Claim of Conductor T. L. Curless and Brakemen C. R. Mills and F. R. Gonzales for 50 miles multiple runaround under the provisions of Schedule Rule 41(c). Carrier paid first runaround.


Upon the whole record, after hearing, the Board finds that the parties herein are Carrier and Employees within the meaning of the Railway Labor Act, as amended, and that this Board is duly constituted under Public Law 89-456 and has jurisdiction of the parties and the subject matter.

The facts in this matter are not in dispute. It is apparent that due to an error made by the crew dispatcher, which involved inadvertently tying up Claimants at the wrong time, Claimants were runaround twice by two crews. Claimants should have been shown rested at 8:45 A.M. but instead were shown rested at 10:45 A.M. Thus, one crew was called at 9:30 A.M. and the second crew called at 10:15 A.M. Claimants were then called to duty at 11:15 A.M. As a result of this obvious runaround, Claimants were paid one 50 mile penalty, under the provisions of Rule 41. Rule 41 provides:

(c) Not Called In Turn. Crews not called in their turn will be allowed 50 miles and stand first out; if not called within 8 hours, 100 miles will be allowed and stand first out. Crews are not runaround when they take the train called for.

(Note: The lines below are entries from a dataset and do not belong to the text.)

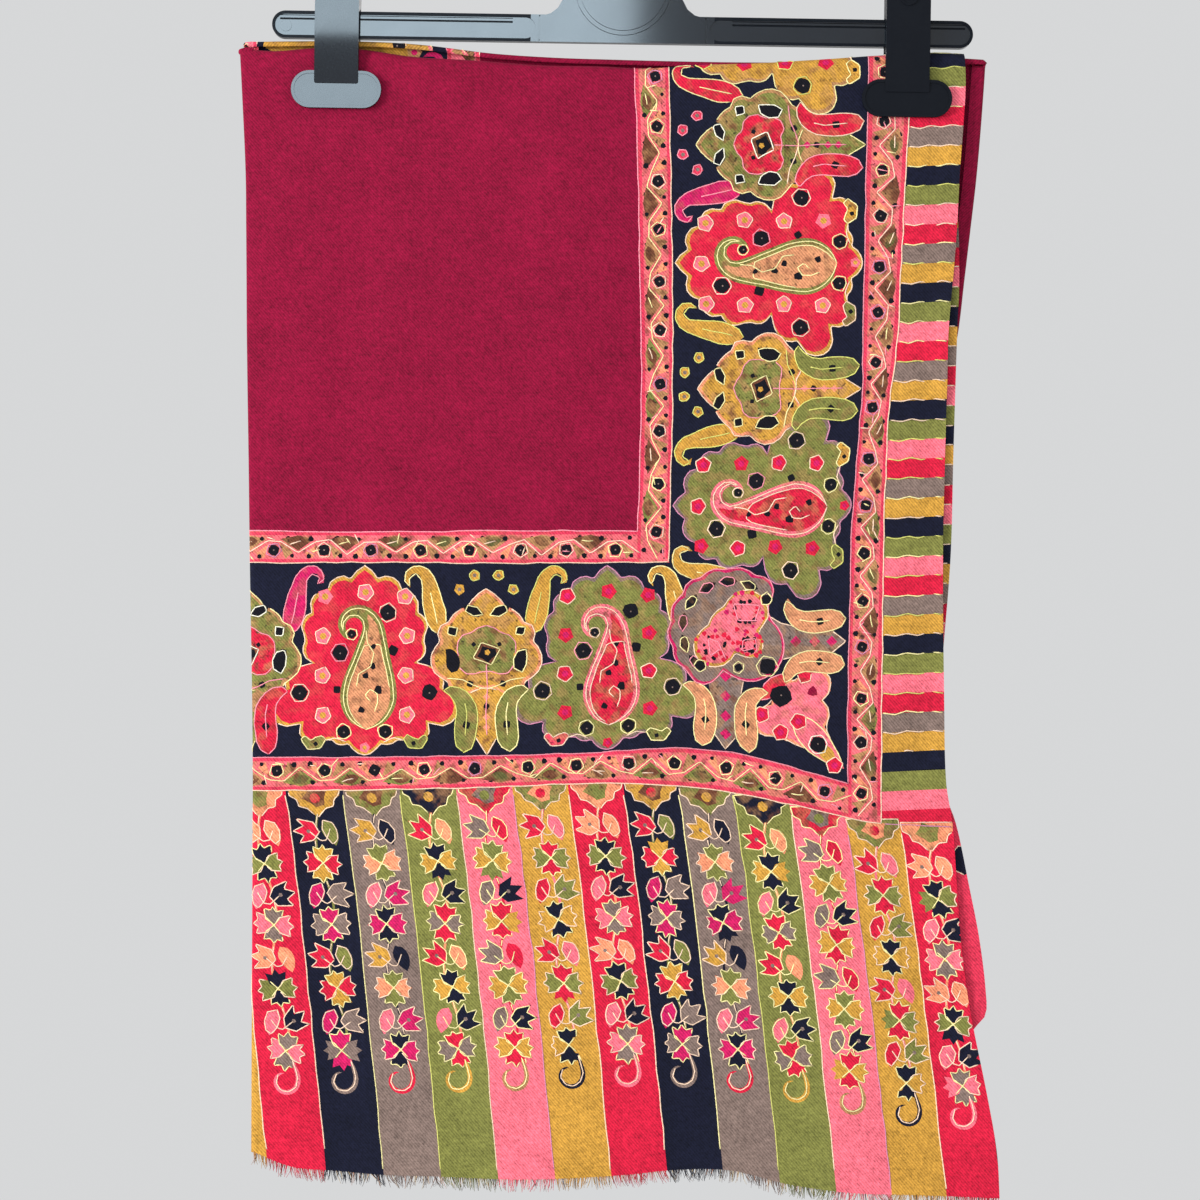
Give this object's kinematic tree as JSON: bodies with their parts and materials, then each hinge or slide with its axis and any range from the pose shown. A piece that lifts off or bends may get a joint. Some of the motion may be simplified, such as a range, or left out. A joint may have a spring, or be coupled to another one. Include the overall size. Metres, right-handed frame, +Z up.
{
  "type": "folded shawl on a clip hanger",
  "caption": "Printed and embroidered wool shawl, folded flat and hung by its top edge in the clips of a plastic hanger with a wire hook.",
  "frame": {"origin": "inside top of the hook's bow, where a rail carries the hanger", "axes": "+Z up along the hang, +X to the viewer's right, the shawl's front faces -Y"},
  "size_m": [0.3799, 0.0186, 0.7151],
  "materials": {
    "shawl_print": "fine wool twill with a many-coloured floral print, outlined in thread",
    "shawl_field": "fine wool twill, crimson, soft dull sheen",
    "fringe": "ravelled wool ends in the colours of the stripes",
    "hanger_plastic": "moulded black, glossy",
    "clip_plastic": "moulded black, satin",
    "hook_wire": "bright plated steel wire"
  },
  "bodies": {
    "root": {"front_fall": "shawl_print", "under_fall": "shawl_print", "core_layers": "shawl_field", "back_fall": "shawl_field", "front_fringe": "fringe", "under_fringe": "fringe", "hanger_body": "hanger_plastic", "hanger_hook": "hook_wire", "left_clip_front_jaw": "clip_plastic", "left_clip_back_jaw": "clip_plastic", "left_clip_saddle": "clip_plastic", "right_clip_front_jaw": "clip_plastic", "right_clip_back_jaw": "clip_plastic", "right_clip_saddle": "clip_plastic"}
  },
  "joints": []
}
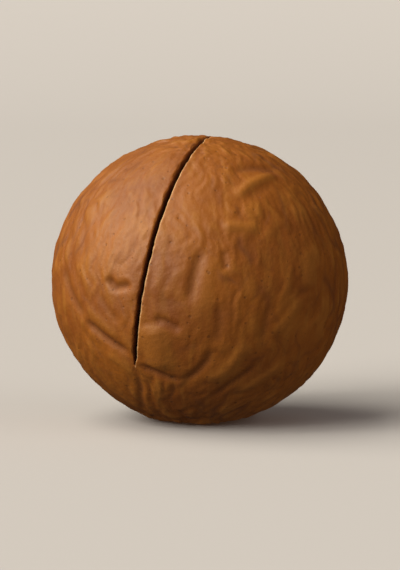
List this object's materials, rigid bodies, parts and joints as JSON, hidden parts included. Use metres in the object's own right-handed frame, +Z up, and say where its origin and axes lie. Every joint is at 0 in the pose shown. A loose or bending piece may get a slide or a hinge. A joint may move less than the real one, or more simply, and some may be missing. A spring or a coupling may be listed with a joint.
{
  "type": "macadamia nut in shell",
  "caption": "Round hard-shelled nut with a wrinkled brown shell, sawn with one narrow slit for opening, resting on the small flat spot in its base scar.",
  "frame": {"origin": "middle of the small flat spot that the nut rests on, in the plane of the surface under it", "axes": "+Z up, from the base scar to the tip; -Y is the front, where the slit shows; +X to the right seen from the front"},
  "size_m": [0.025, 0.0244, 0.024],
  "materials": {
    "shell": "satin brown nut shell, wrinkled, with paler worn ridges and a dark sawn slit"
  },
  "bodies": {
    "root": {"nut": "shell"}
  },
  "joints": []
}
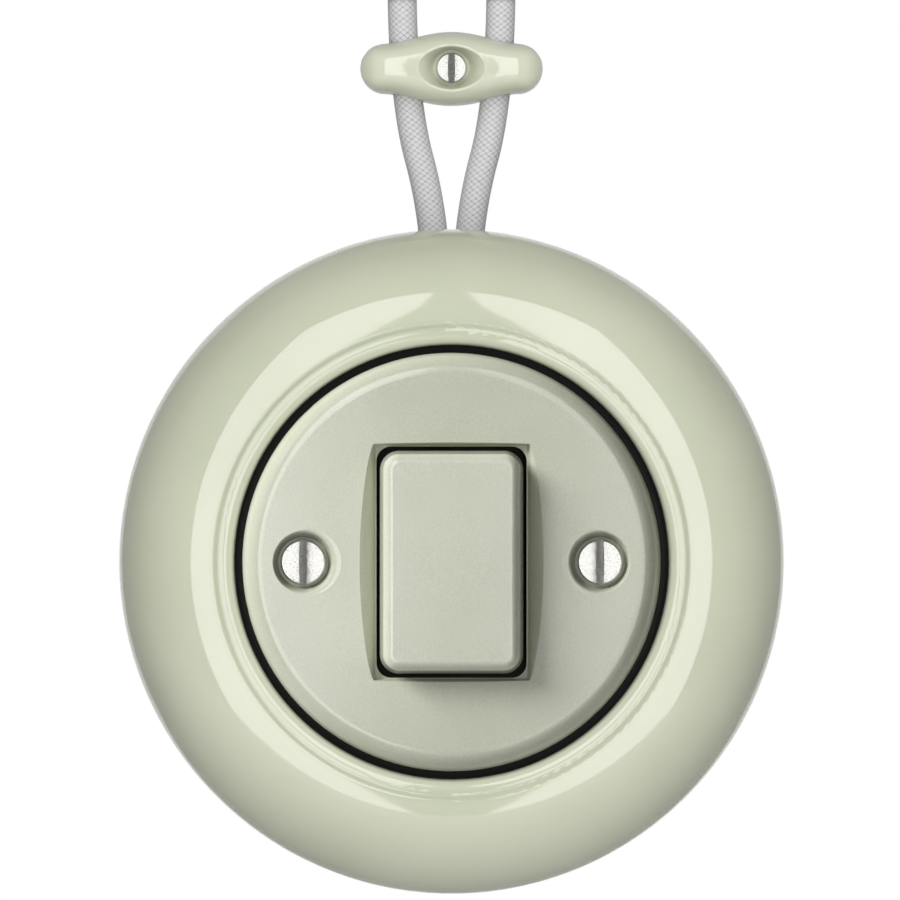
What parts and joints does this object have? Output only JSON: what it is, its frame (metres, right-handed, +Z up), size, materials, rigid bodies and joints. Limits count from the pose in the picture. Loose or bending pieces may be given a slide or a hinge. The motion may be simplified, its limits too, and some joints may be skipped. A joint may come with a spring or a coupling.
{
  "type": "push button light switch",
  "caption": "Round surface-mounted light switch: thick rounded ring, domed disc, tall rectangular push button, top cable entry with two textile wires and a cleat.",
  "frame": {"origin": "centre of the switch's back, on the wall", "axes": "+X to the right, +Z up the wall towards the wires, +Y into the wall; the button faces -Y"},
  "size_m": [0.1, 0.0421, 0.142],
  "materials": {
    "glazed_porcelain": "glossy glaze",
    "satin_porcelain": "satin glaze",
    "moulded_base": "matte",
    "moulded_carrier": "matte",
    "zinc_plated_steel": "satin",
    "nickel_plated_steel": "polished",
    "contact_brass": "satin",
    "contact_copper": "satin",
    "contact_silver": "polished",
    "spring_steel": "drawn",
    "textile_sleeve": "braided",
    "core_insulation": "smooth",
    "tinned_ferrule": "satin"
  },
  "bodies": {
    "root": {"housing_ring": "glazed_porcelain", "cover_disc": "satin_porcelain", "cleat_top": "glazed_porcelain", "cleat_base": "glazed_porcelain", "base_plate": "moulded_base", "switch_body": "moulded_base", "mounting_yoke": "zinc_plated_steel", "yoke_screws": "zinc_plated_steel", "terminal_screws": "zinc_plated_steel", "cleat_nut": "zinc_plated_steel", "cover_screws": "nickel_plated_steel", "cleat_screw": "nickel_plated_steel", "fixed_contact_right": "contact_copper", "fixed_contact_left": "contact_copper", "conductor_tips": "contact_copper", "terminal_right": "contact_brass", "terminal_left": "contact_brass", "fixed_tips": "contact_silver", "return_springs": "spring_steel", "wire_right": "textile_sleeve", "wire_left": "textile_sleeve", "core_right": "core_insulation", "core_left": "core_insulation", "end_ferrules": "tinned_ferrule"},
    "button": {"button_cap": "satin_porcelain", "button_carrier": "moulded_carrier", "contact_bridge": "contact_copper", "moving_tips": "contact_silver", "plunger_clip": "spring_steel", "contact_spring": "spring_steel"}
  },
  "joints": [
    {"name": "button_press", "type": "slide", "parent": "root", "child": "button", "axis": [0, 1, 0], "range_m": [0, 0.003], "stiffness_N_per_m": 800, "springref_m": -0.004, "deforming": ["return_springs"]}
  ]
}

Petitioner relies, in addition to the language of the rule, on prior settlements on this property, 1947 and 1982, as well as on Awards of Public Law Board 1342, on another property. Carrier, on the other hand, insists that there were settlements both ways over the years on the property and that the authoritative decisions over the years on this property, support its position. Carrier cites, among others, Public Law Board 4329, Award No. 14, as well as Public Law Board 3923, in its Award No. 6.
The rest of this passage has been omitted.